Working capital (broad definition):
- Refers to the total pool of short-term resources a company uses in its day-to-day operations.
- Sometimes used to mean just current assets (the gross amount available for operations).
- In casual conversation, “working capital” and “net working capital” usually mean the same thing.
Net working capital (precise definition):
- NWC = Current Assets − Current Liabilities
- This is the standard formula used in financial analysis, credit analysis, and DCF modeling.
- Can be positive (more current assets than liabilities) or negative (more current liabilities than current assets).
Operating working capital (a further refinement):
- Some analysts calculate operating working capital, which excludes cash and short-term debt from the formula.

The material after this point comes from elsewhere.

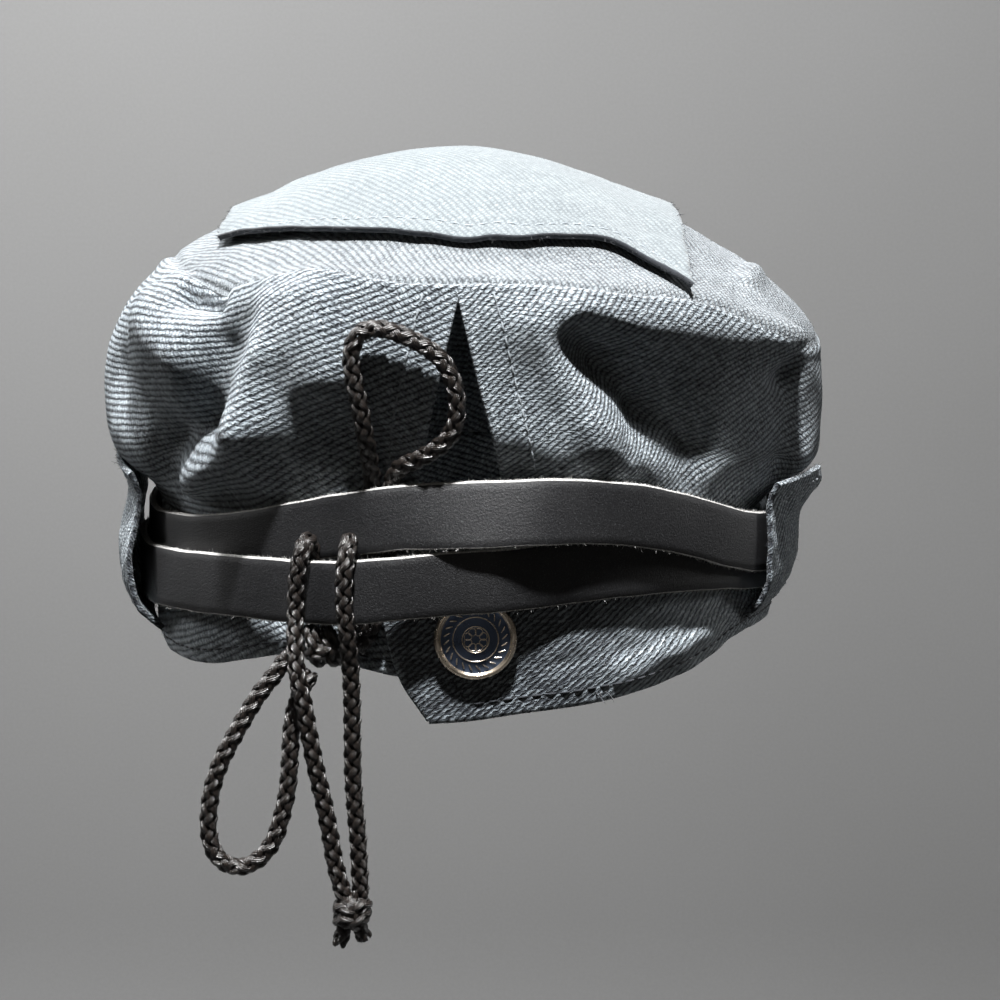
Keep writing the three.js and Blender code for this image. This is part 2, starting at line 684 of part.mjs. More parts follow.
function loopGeometry({ path, rearDeg, frontDeg, bottom, top, closing }) {
  const fromDeg = Math.min(rearDeg, frontDeg);
  const toDeg = Math.max(rearDeg, frontDeg);
  const outer = path.map(() => []);
  const inner = path.map(() => []);
  for (let i = 0; i <= loopSteps; i += 1) {
    const deg = THREE.MathUtils.lerp(fromDeg, toDeg, i / loopSteps);
    const forward = ((deg - rearDeg) / (frontDeg - rearDeg)) ** closing;
    const line = path.map((row) => new THREE.Vector2(
      THREE.MathUtils.lerp(row.rear, row.front, forward),
      THREE.MathUtils.lerp(bottom, top, row.share),
    ));
    line.forEach((point, k) => {
      const before = line[Math.max(k - 1, 0)];
      const after = line[Math.min(k + 1, line.length - 1)];
      const along = after.clone().sub(before).normalize();
      outer[k].push(roundBand(deg, point.x, point.y));
      inner[k].push(roundBand(deg, point.x - along.y * loopThickness, point.y + along.x * loopThickness));
    });
  }
  return solidFromGrids(outer, inner);
}

function peakGeometry() {
  const outer = [];
  const inner = [];
  for (let j = 0; j <= peakRows; j += 1) {
    const share = j / peakRows;
    const outerRow = [];
    const innerRow = [];
    for (let i = 0; i <= peakColumns; i += 1) {
      const turn = THREE.MathUtils.lerp(-1, 1, i / peakColumns);
      const deg = 90 + turn * peakHalfSpan;
      const fullness = Math.max(1 - turn * turn, 0) ** peakFullness;
      const reach = peakEndReach + (peakReach - peakEndReach) * fullness;
      const out = peakRootGap + share * reach;
      const z = peakRootTop - peakSlope * share * reach;
      const side = Math.cos(toRadians(deg)) * (bandHalfWidth + peakRootGap + share * reach * peakSideShare);
      const point = new THREE.Vector3(side, Math.sin(toRadians(deg)) * (bandHalfLength + out), z);
      outerRow.push(point);
      innerRow.push(point.clone().setZ(z - peakThickness));
    }
    outer.push(outerRow.reverse());
    inner.push(innerRow.reverse());
  }
  return solidFromGrids(outer, inner);
}

function buttonGeometry() {
  const profile = buttonProfile.map((row) => new THREE.Vector2(row.radius, row.height));
  return new THREE.LatheGeometry(profile, buttonSides);
}

// The cord's round section swept along its route
function cordGeometry(route) {
  const section = new THREE.Shape();
  for (let n = 0; n < cordSides; n += 1) {
    const angle = (n * 2 * Math.PI) / cordSides;
    const x = (cordDiameter / 2) * Math.cos(angle);
    const y = (cordDiameter / 2) * Math.sin(angle);
    if (n === 0) section.moveTo(x, y);
    else section.lineTo(x, y);
  }
  const path = new THREE.CatmullRomCurve3(route.points.map(([x, y, z]) => new THREE.Vector3(x, y, z)));
  return new THREE.ExtrudeGeometry(section, { steps: route.steps, extrudePath: path, bevelEnabled: false });
}

function knotGeometry({ size }) {
  const geometry = new THREE.IcosahedronGeometry(0.5, 2);
  geometry.scale(size[0], size[1], size[2]);
  return geometry;
}

const cap = new THREE.Group();
cap.name = 'biker_cap';

function addPiece(name, geometry, look) {
  const mesh = new THREE.Mesh(geometry, new THREE.MeshStandardMaterial(look));
  mesh.name = name;
  cap.add(mesh);
  return mesh;
}

addPiece('crown', crownGeometry(), denim);
addPiece('top_panel', topPanelGeometry(), paleDenim);
addPiece('band', bandGeometry(), denim);
addPiece('strap_upper', strapGeometry(strapUpperRows), leather);
addPiece('strap_lower', strapGeometry(strapLowerRows), leather);
for (const loop of loops) addPiece(loop.name, loopGeometry(loop), denim);
addPiece('peak', peakGeometry(), denim);

const tabOut = smoothTable(bandRows, 'along', 'out', backAlong);
const buttonDeg = -THREE.MathUtils.radToDeg(Math.acos(buttonX / (bandHalfWidth + tabOut)));
const button = addPiece('button', buttonGeometry(), nickel);
button.position.copy(roundBand(buttonDeg, tabOut + buttonFaceGap, buttonZ));
const tabNormal = new THREE.Vector3(
  Math.cos(toRadians(buttonDeg)) / (bandHalfWidth + tabOut),
  Math.sin(toRadians(buttonDeg)) / (bandHalfLength + tabOut),
  0,
).normalize();
button.quaternion.setFromUnitVectors(new THREE.Vector3(0, 1, 0), tabNormal);

for (const route of cordRoutes) addPiece(route.name, cordGeometry(route), braid);
addPiece('bow_knot', knotGeometry(bowKnot), braid).position.set(...bowKnot.at);
addPiece('end_knot', knotGeometry(endKnot), braid).position.set(...endKnot.at);

export default cap;
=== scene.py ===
import math

import bmesh
import bpy
import numpy as np
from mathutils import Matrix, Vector


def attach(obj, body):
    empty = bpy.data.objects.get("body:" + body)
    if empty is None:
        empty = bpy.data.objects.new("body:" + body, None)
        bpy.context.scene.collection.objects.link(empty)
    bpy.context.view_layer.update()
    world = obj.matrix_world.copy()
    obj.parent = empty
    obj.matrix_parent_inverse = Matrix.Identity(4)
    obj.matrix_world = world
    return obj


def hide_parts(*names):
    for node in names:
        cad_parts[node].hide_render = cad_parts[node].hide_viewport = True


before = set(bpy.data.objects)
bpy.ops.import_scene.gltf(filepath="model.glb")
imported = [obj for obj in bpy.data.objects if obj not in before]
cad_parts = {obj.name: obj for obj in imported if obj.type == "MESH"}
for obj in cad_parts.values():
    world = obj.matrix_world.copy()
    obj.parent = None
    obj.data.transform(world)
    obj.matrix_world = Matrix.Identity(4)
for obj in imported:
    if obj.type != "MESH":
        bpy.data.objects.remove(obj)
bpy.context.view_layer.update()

MM = 0.001
TURN = 2 * math.pi
UP = np.array([0, 0, 1.0])
CLOTH_THICKNESS = 2.0
PANEL_THICKNESS = 1.6
LOOP_THICKNESS = 1.6
STRAP_WIDTH = 15.8
STRAP_THICKNESS = 1.8
BAND_HALF_WIDTH = 84.0
BAND_HALF_LENGTH = 101.0
CORD_DIAMETER = 4.4
WELD = 2e-6

random = np.random.default_rng(11)


# Tables and smooth curves through them

def table(columns, rows):
    """A dictionary of one array for each named column."""
    return dict(zip(columns.split(), np.array(rows, float).T))


def hermite(a, b, slope_a, slope_b, t):
    t2 = t * t
    t3 = t2 * t
    rise = 3 * t2 - 2 * t3
    return (1 - rise) * a + rise * b + (t3 - 2 * t2 + t) * slope_a + (t3 - t2) * slope_b


def smooth_table(rows, key, value, at):
    """A smooth curve through a table's rows, read at one place or many."""
    keys, values = rows[key], rows[value]
    last = len(keys) - 1
    here = np.arange(last + 1)
    high = np.minimum(here + 1, last)
    low = np.maximum(here - 1, 0)
    slopes = (values[high] - values[low]) / (keys[high] - keys[low])
    k = np.clip(np.searchsorted(keys[1:-1], at), 0, last - 1)
    width = keys[k + 1] - keys[k]
    t = np.clip((at - keys[k]) / width, 0, 1)
    return hermite(values[k], values[k + 1], slopes[k] * width, slopes[k + 1] * width, t)


def smooth_around(rows, value, deg):
    """The same for a table in degrees that closes on itself."""
    closed = {name: np.concatenate([rows[name][-2:] - turn, rows[name], rows[name][:2] + turn])
              for name, turn in (("deg", 360), (value, 0))}
    return smooth_table(closed, "deg", value, deg)


def unit(vectors):
    return vectors / np.maximum(np.linalg.norm(vectors, axis=-1, keepdims=True), 1e-9)


def bump_at(distance, width):
    return np.exp(-((distance / width) ** 2))


def mound(value, height, middle, width):
    """A rounded rise with its height, middle and half width, read at a value."""
    return height * bump_at(value - middle, width)


def rising(value, reach):
    """A share that goes from 0 to 1 as a value goes from 0 to its reach."""
    return np.clip(value / reach, 0, 1)


RIPPLE_WAVES = 7
RIPPLE_REACH = 1.4 * RIPPLE_WAVES ** 0.5


def ripple(points, wavelength, seed):
    """Smooth irregular unevenness from about -1 to 1 over points in millimetres."""
    picker = np.random.default_rng(seed)
    total = np.zeros(points.shape[:-1])
    for _ in range(RIPPLE_WAVES):
        direction = unit(picker.normal(size=3))
        stretch = picker.uniform(0.7, 1.5)
        phase = picker.uniform(0, TURN)
        total = total + np.sin(points @ direction * (TURN / (wavelength * stretch)) + phase)
    return total / RIPPLE_REACH


def ripples(points, waves):
    """A sum of ripples, each with its height, wavelength and seed."""
    return sum(height * ripple(points, wavelength, seed) for height, wavelength, seed in waves)


# Camera: behind the cap, ten degrees above it, with a long lens

CAMERA_TARGET = Vector((0.01008, 0.0, 0.0387))
CAMERA_DISTANCE = 0.8
CAMERA_ELEVATION = math.radians(10)
CAMERA_LENS = 102.85


def add_aimed(name, data, place, target):
    """A camera or light at its place, turned to its target."""
    item = bpy.data.objects.new(name, data)
    item.location = place
    item.rotation_euler = (Vector(target) - Vector(place)).to_track_quat("-Z", "Y").to_euler()
    bpy.context.collection.objects.link(item)
    return item


def add_camera():
    data = bpy.data.cameras.new("camera")
    data.lens = CAMERA_LENS
    data.sensor_width = 36.0
    back = Vector((0.0, -math.cos(CAMERA_ELEVATION), math.sin(CAMERA_ELEVATION)))
    place = CAMERA_TARGET + back * CAMERA_DISTANCE
    bpy.context.scene.camera = add_aimed("camera", data, place, CAMERA_TARGET)


# Node materials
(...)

- Operating NWC = (Accounts Receivable + Inventory + Other Current Assets) − (Accounts Payable + Accrued Expenses + Other Current Liabilities)
- The logic: cash is a treasury/financing item (not operational), and short-term debt is a financing decision. Stripping both out gives a purer view of working capital tied to operations.
- In DCF models, the “change in working capital” line typically uses operating NWC, not total NWC, to avoid double-counting financing flows.
Which to use: For quick liquidity checks, use total NWC (including cash). For DCF modeling and operational analysis, use operating NWC (excluding cash and short-term debt). This calculator provides both perspectives — the full NWC with cash included and the breakdown that lets you identify the operating components.